● Requirement
Reproduce the listing that follows with no differences at all.

● Available data
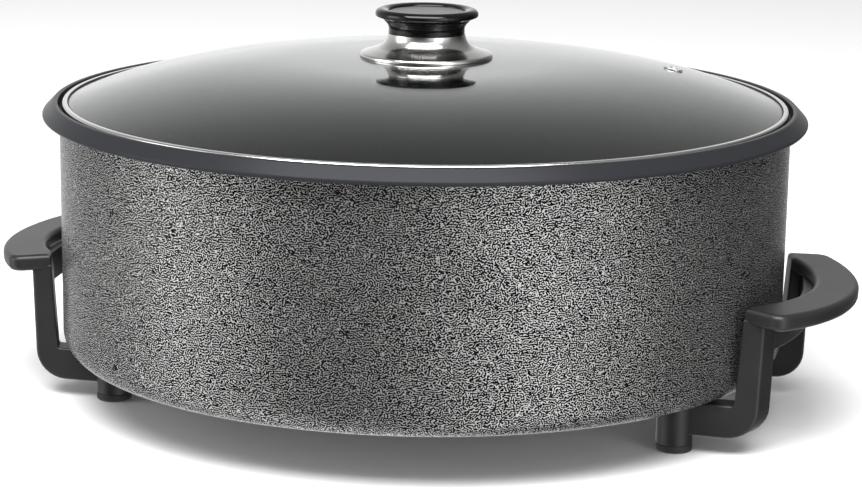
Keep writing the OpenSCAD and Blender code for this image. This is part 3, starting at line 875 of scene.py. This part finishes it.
def grip_outline(sizes):
    """Plan of the grip: two arcs, two slanted ends and the edge that follows the pan."""
    reach = HANDLE_HIGH.x + 0.3 * MM
    grip_depth = 24 * MM
    outer_radius = 128.3 * MM
    inner_radius = 98.2 * MM
    outer_x = reach - outer_radius
    inner_x = reach - grip_depth - inner_radius
    pan_side = 207.25 * MM
    end_y = sizes.leg_side - 1 * MM
    end_slant = math.tan(math.radians(20.9))
    root_x = math.sqrt(pan_side**2 - sizes.leg_side**2)
    tip = (root_x + 0.3 * MM, end_y)
    corner_x = 214.6 * MM
    corner = (corner_x, end_y + (corner_x - root_x) * end_slant)
    outer_margin = math.radians(5.5)
    inner_margin = math.radians(6)
    outer_turn = math.degrees(math.asin(corner[1] / outer_radius) - outer_margin)
    cross = (pan_side**2 - inner_x**2 - inner_radius**2) / (2 * inner_x * inner_radius)
    inner_end = math.acos(cross)
    inner_turn = math.degrees(inner_end - inner_margin)
    outer = arc((outer_x, 0), outer_radius, -outer_turn, outer_turn, 40)
    inner = arc((inner_x, 0), inner_radius, inner_turn, -inner_turn, 30)
    meet_x = inner_x + inner_radius * math.cos(inner_end)
    meet_y = inner_radius * math.sin(inner_end)
    upper = [(*corner, 10 * MM), (*tip, 1 * MM), (meet_x, meet_y, 14 * MM)]
    lower = [(x, -y, r) for x, y, r in reversed(upper)]
    return [(*p, 0) for p in outer] + upper + [(*p, 0) for p in inner] + lower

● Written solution
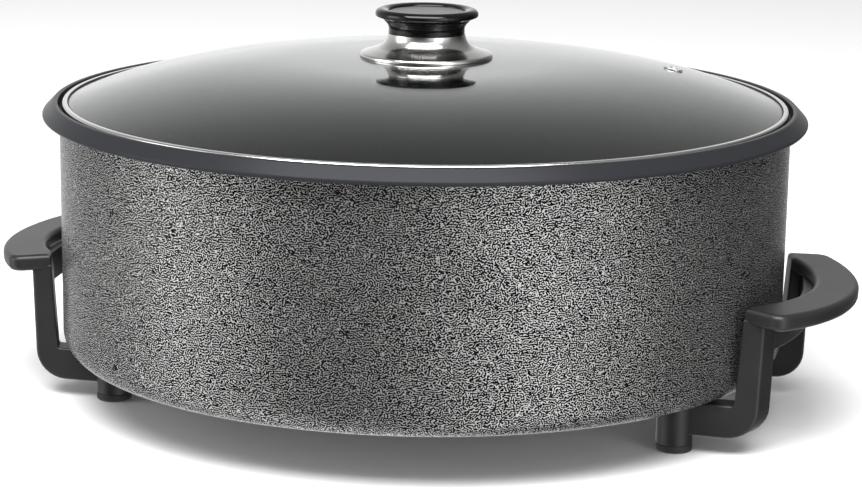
Keep writing the OpenSCAD and Blender code for this image. This is part 3, starting at line 875 of scene.py. This part finishes it.
def grip_outline(sizes):
    """Plan of the grip: two arcs, two slanted ends and the edge that follows the pan."""
    reach = HANDLE_HIGH.x + 0.3 * MM
    grip_depth = 24 * MM
    outer_radius = 128.3 * MM
    inner_radius = 98.2 * MM
    outer_x = reach - outer_radius
    inner_x = reach - grip_depth - inner_radius
    pan_side = 207.25 * MM
    end_y = sizes.leg_side - 1 * MM
    end_slant = math.tan(math.radians(20.9))
    root_x = math.sqrt(pan_side**2 - sizes.leg_side**2)
    tip = (root_x + 0.3 * MM, end_y)
    corner_x = 214.6 * MM
    corner = (corner_x, end_y + (corner_x - root_x) * end_slant)
    outer_margin = math.radians(5.5)
    inner_margin = math.radians(6)
    outer_turn = math.degrees(math.asin(corner[1] / outer_radius) - outer_margin)
    cross = (pan_side**2 - inner_x**2 - inner_radius**2) / (2 * inner_x * inner_radius)
    inner_end = math.acos(cross)
    inner_turn = math.degrees(inner_end - inner_margin)
    outer = arc((outer_x, 0), outer_radius, -outer_turn, outer_turn, 40)
    inner = arc((inner_x, 0), inner_radius, inner_turn, -inner_turn, 30)
    meet_x = inner_x + inner_radius * math.cos(inner_end)
    meet_y = inner_radius * math.sin(inner_end)
    upper = [(*corner, 10 * MM), (*tip, 1 * MM), (meet_x, meet_y, 14 * MM)]
    lower = [(x, -y, r) for x, y, r in reversed(upper)]
    return [(*p, 0) for p in outer] + upper + [(*p, 0) for p in inner] + lower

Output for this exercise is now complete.